WHAT IS BEING ASKED
Every line in the listing is to be echoed verbatim.

RECORD SET
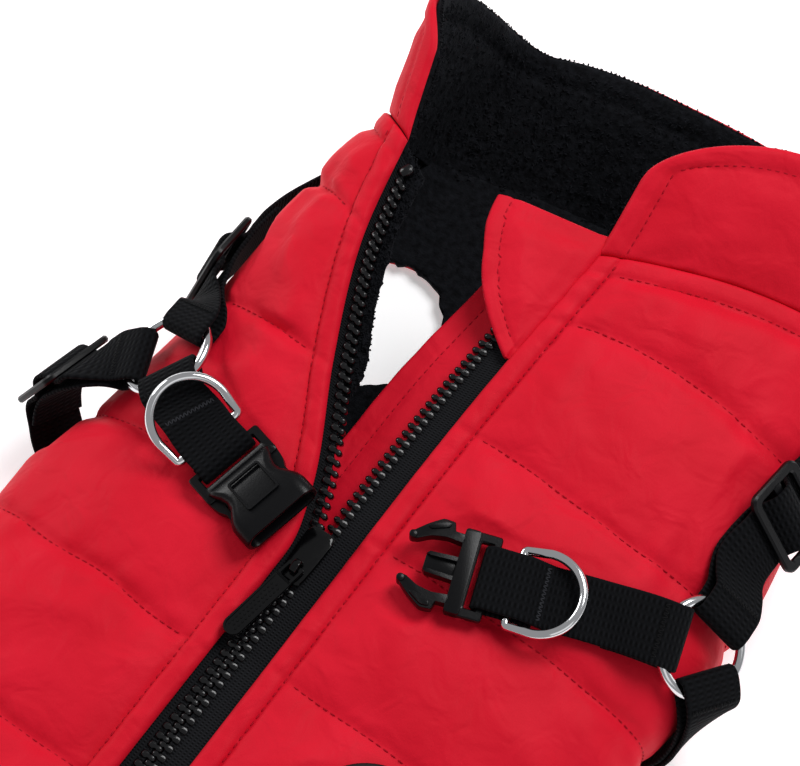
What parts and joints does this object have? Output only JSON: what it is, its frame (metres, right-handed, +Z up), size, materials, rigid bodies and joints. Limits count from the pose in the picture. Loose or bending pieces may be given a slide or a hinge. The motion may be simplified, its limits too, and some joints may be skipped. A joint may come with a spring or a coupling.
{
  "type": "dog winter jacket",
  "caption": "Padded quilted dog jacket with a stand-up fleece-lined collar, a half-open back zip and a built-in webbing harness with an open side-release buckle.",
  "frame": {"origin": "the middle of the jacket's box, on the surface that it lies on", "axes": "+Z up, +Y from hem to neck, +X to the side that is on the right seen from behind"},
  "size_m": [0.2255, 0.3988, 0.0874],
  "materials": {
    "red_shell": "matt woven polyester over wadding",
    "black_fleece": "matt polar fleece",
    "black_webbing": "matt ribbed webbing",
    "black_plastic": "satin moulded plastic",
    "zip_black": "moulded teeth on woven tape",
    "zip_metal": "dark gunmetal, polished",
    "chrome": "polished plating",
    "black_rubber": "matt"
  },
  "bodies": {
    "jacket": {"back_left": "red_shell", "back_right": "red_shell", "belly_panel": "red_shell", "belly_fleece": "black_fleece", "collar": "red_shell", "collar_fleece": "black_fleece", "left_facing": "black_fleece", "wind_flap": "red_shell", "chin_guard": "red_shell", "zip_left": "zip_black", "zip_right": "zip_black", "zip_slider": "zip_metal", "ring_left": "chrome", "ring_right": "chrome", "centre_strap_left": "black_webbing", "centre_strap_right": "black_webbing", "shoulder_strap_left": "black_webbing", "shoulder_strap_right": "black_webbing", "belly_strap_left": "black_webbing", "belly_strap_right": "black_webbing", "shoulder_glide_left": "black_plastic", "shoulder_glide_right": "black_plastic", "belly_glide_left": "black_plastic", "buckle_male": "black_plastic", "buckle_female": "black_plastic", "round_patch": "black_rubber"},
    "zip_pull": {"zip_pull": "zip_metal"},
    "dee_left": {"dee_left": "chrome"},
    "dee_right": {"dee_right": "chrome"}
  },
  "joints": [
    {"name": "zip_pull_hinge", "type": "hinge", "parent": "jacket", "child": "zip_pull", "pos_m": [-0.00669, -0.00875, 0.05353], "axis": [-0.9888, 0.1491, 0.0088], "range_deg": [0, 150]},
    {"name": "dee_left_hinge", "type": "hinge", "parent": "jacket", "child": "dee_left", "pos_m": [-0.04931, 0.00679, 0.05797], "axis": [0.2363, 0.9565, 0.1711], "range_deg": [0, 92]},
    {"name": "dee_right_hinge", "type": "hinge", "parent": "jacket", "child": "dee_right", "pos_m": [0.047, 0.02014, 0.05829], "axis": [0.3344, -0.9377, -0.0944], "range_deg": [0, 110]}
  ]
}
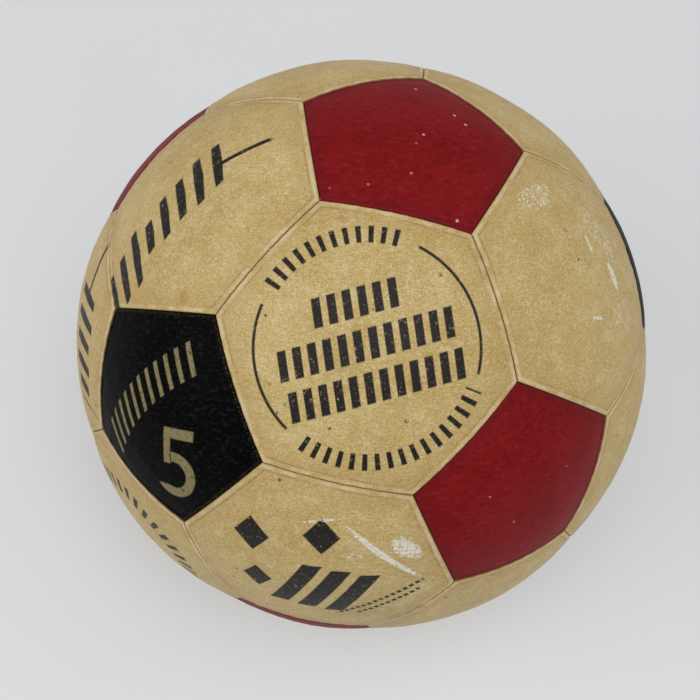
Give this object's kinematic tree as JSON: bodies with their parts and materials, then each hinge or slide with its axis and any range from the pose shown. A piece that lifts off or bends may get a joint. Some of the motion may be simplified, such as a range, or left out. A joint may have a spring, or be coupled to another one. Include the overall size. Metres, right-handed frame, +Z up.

REPLY TO THE EXERCISE
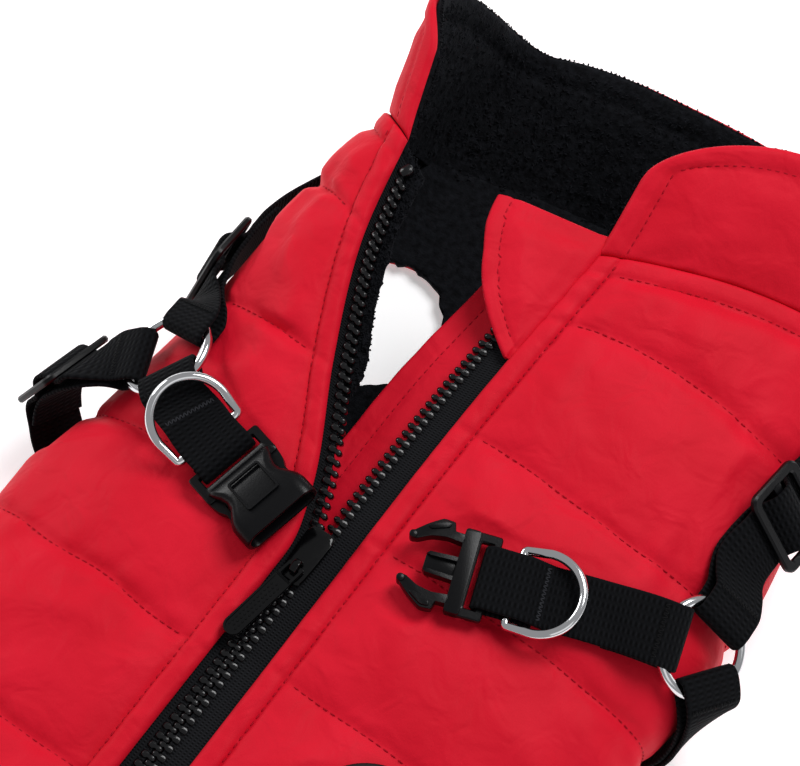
What parts and joints does this object have? Output only JSON: what it is, its frame (metres, right-handed, +Z up), size, materials, rigid bodies and joints. Limits count from the pose in the picture. Loose or bending pieces may be given a slide or a hinge. The motion may be simplified, its limits too, and some joints may be skipped. A joint may come with a spring or a coupling.
{
  "type": "dog winter jacket",
  "caption": "Padded quilted dog jacket with a stand-up fleece-lined collar, a half-open back zip and a built-in webbing harness with an open side-release buckle.",
  "frame": {"origin": "the middle of the jacket's box, on the surface that it lies on", "axes": "+Z up, +Y from hem to neck, +X to the side that is on the right seen from behind"},
  "size_m": [0.2255, 0.3988, 0.0874],
  "materials": {
    "red_shell": "matt woven polyester over wadding",
    "black_fleece": "matt polar fleece",
    "black_webbing": "matt ribbed webbing",
    "black_plastic": "satin moulded plastic",
    "zip_black": "moulded teeth on woven tape",
    "zip_metal": "dark gunmetal, polished",
    "chrome": "polished plating",
    "black_rubber": "matt"
  },
  "bodies": {
    "jacket": {"back_left": "red_shell", "back_right": "red_shell", "belly_panel": "red_shell", "belly_fleece": "black_fleece", "collar": "red_shell", "collar_fleece": "black_fleece", "left_facing": "black_fleece", "wind_flap": "red_shell", "chin_guard": "red_shell", "zip_left": "zip_black", "zip_right": "zip_black", "zip_slider": "zip_metal", "ring_left": "chrome", "ring_right": "chrome", "centre_strap_left": "black_webbing", "centre_strap_right": "black_webbing", "shoulder_strap_left": "black_webbing", "shoulder_strap_right": "black_webbing", "belly_strap_left": "black_webbing", "belly_strap_right": "black_webbing", "shoulder_glide_left": "black_plastic", "shoulder_glide_right": "black_plastic", "belly_glide_left": "black_plastic", "buckle_male": "black_plastic", "buckle_female": "black_plastic", "round_patch": "black_rubber"},
    "zip_pull": {"zip_pull": "zip_metal"},
    "dee_left": {"dee_left": "chrome"},
    "dee_right": {"dee_right": "chrome"}
  },
  "joints": [
    {"name": "zip_pull_hinge", "type": "hinge", "parent": "jacket", "child": "zip_pull", "pos_m": [-0.00669, -0.00875, 0.05353], "axis": [-0.9888, 0.1491, 0.0088], "range_deg": [0, 150]},
    {"name": "dee_left_hinge", "type": "hinge", "parent": "jacket", "child": "dee_left", "pos_m": [-0.04931, 0.00679, 0.05797], "axis": [0.2363, 0.9565, 0.1711], "range_deg": [0, 92]},
    {"name": "dee_right_hinge", "type": "hinge", "parent": "jacket", "child": "dee_right", "pos_m": [0.047, 0.02014, 0.05829], "axis": [0.3344, -0.9377, -0.0944], "range_deg": [0, 110]}
  ]
}
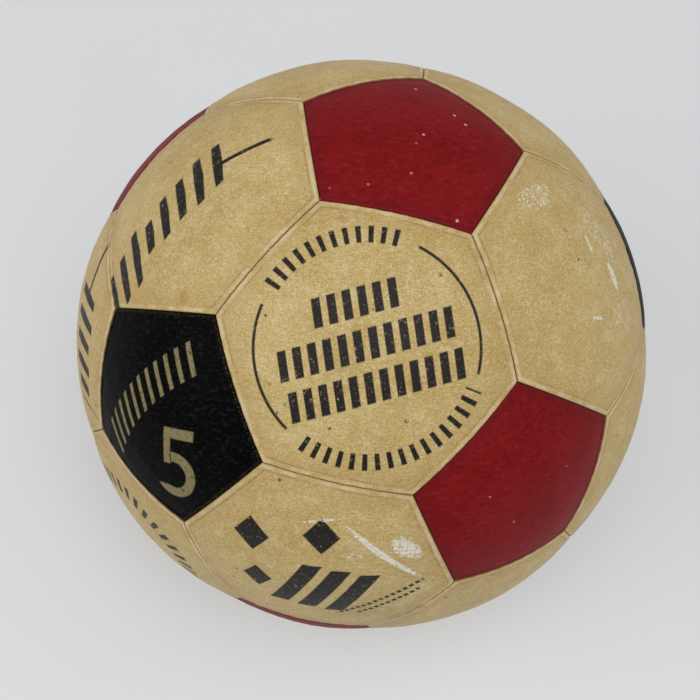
Give this object's kinematic tree as JSON: bodies with their parts and materials, then each hinge or slide with its axis and any range from the pose shown. A piece that lifts off or bends may get a joint. Some of the motion may be simplified, such as a range, or left out. A joint may have a spring, or be coupled to another one. Include the overall size. Metres, right-handed frame, +Z up.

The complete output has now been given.